Une sorte de beauté pure emplit le pavillon d’enregistrement, saisit le studio
et se reproduit sur des centaines de milliers de 78-tours. L’Art vocal
afro-américain s’impose réellement ce jour-là, il naît du dépassement de et de
la sublimation du combat quotidien de l’homme - et de la femme ! - noir
dans l’Amérique blanche.
Les
musiciens les plus notoires se disputent l’honneur de l’accompagner : Fletcher
Henderson, Louis Armstrong, Coleman Hawkins… Elle paraît sur
scène dans de nombreuses revues et vaudevilles et connaît un énorme succès
auprès du public noir qui achètera en un an deux millions d’exemplaires de son
premier succès, (Down Hearted Blues). Elle sera pendant près de dix ans l’une
des chanteuses de blues les plus demandées, bien que son penchant pour les
boissons fortes ait sérieusement terni sa réputation. Ses chansons réalistes,
mais peu politisées, décrivent très crûment la misère, la souffrance amoureuse
et les calamités naturelles dans un style plus déchirant que plaintif, souvent
empreint d’un féminisme rageur.
Sous
les chapiteaux comme dans les théâtres plus luxueux, sa beauté et son élégance
tapageuse, son franc-parler et son instinct bagarreur qui n’épargnent pas les
blancs font de son tour de chant un événement local. Malgré sa vie très libre,
elle va à l’office chaque dimanche, où qu’elle soit, et les innombrables
" preachers " qu’elle y écoute avidement influencent
beaucoup ses interprétations profanes.
Printemps
1929 : Bessie est dans le Nord, submergée de travail… Début mai, elle est
au four et au moulin : sur les planches, où elle répète dans un spectacle
destiné à Broadway, et chez Columbia, où elle enregistre plusieurs chansons. Le
14 mai, elle paraît donc à Broadway dans un spectacle intitulé Pansy qui
s’avère un désastre : pas une ligne positive dans les critiques de
journaux. Le 24 octobre, la bourse de New York connaît une première secousse
tellurique, suivie le 29 par un effondrement total qui ébranle les fortunes de
Wall Street. La récession qui s’en suit, les changements intervenus dans les
goûts du public – qu’elle n’a pas suivi, restant fidèle à son style
" real southern " - portèrent un coup fatal à sa destinée
musicale.
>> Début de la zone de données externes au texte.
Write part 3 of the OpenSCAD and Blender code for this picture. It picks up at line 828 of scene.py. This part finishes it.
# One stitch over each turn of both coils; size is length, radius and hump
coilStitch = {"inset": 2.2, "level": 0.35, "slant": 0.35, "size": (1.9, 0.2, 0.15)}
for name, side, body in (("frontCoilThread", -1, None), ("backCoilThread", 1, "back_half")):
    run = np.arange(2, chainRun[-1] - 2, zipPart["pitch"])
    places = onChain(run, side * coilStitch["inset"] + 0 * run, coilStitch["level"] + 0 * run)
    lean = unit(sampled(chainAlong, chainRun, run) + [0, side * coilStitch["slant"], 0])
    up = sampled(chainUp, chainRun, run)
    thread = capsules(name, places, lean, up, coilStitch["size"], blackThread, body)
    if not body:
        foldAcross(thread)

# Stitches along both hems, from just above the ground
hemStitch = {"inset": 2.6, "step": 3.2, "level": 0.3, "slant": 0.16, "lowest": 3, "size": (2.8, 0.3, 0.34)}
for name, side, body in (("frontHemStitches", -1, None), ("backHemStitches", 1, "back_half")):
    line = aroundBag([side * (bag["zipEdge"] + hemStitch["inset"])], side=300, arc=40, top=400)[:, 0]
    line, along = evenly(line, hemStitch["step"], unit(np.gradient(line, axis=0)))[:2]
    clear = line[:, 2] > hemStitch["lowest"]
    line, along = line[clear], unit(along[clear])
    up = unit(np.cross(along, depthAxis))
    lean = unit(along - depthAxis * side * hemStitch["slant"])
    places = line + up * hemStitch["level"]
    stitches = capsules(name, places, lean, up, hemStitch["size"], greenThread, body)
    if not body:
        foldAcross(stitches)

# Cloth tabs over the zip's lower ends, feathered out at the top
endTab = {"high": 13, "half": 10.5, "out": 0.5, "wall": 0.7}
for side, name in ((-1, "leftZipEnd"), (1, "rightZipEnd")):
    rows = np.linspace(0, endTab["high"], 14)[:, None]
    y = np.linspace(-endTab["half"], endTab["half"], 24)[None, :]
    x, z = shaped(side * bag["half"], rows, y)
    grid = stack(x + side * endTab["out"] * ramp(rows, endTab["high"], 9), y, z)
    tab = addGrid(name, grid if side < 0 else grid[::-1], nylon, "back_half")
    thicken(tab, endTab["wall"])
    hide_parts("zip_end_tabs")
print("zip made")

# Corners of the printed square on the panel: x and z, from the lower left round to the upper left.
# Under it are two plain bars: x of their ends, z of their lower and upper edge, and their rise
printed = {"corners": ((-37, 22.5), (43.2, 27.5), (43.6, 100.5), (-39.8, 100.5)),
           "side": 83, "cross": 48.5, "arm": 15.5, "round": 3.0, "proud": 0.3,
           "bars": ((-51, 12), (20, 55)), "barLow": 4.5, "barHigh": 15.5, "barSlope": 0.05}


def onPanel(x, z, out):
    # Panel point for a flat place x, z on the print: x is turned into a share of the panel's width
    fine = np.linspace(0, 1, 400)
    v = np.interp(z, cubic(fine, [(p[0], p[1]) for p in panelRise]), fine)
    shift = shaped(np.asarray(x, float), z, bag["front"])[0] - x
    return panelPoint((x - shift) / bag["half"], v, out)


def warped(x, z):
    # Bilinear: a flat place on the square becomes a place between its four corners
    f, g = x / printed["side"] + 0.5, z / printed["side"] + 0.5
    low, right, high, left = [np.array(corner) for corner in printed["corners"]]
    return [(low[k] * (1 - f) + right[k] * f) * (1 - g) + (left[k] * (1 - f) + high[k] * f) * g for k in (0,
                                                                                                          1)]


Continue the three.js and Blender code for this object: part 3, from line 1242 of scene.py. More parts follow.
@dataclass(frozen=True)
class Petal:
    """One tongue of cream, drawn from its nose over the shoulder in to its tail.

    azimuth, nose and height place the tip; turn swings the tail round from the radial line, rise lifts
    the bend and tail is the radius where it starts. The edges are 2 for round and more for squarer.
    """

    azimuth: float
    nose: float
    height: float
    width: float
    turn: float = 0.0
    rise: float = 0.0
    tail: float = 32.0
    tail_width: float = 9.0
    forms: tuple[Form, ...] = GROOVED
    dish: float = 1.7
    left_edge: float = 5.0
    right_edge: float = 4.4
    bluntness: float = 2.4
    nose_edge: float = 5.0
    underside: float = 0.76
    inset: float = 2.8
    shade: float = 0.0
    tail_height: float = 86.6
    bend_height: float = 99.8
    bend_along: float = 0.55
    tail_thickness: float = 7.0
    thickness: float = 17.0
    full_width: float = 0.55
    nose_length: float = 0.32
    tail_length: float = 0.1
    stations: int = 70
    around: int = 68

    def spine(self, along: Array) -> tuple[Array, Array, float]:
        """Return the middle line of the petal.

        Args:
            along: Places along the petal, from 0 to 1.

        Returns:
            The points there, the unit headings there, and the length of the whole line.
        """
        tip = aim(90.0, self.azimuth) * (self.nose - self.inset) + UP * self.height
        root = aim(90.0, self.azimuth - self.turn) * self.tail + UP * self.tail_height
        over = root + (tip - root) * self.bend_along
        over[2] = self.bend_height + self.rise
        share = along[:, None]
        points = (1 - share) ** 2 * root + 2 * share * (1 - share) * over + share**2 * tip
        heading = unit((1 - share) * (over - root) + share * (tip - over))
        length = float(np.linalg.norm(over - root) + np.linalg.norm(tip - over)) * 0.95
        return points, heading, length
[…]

Une dernière séance d’enregistrement, en 1933, sous l’égide du célèbre
producteur John Hammond, ne suffit pas à la remettre en selle…. Ainsi, la
vedette adulée encore hier restera quatre ans sans graver le moindre disque.
Peu à peu, elle descend la pente, se produisant au cours de médiocres
spectacles dans des beuglants de bas étages, jusqu’à 25 septembre 1937.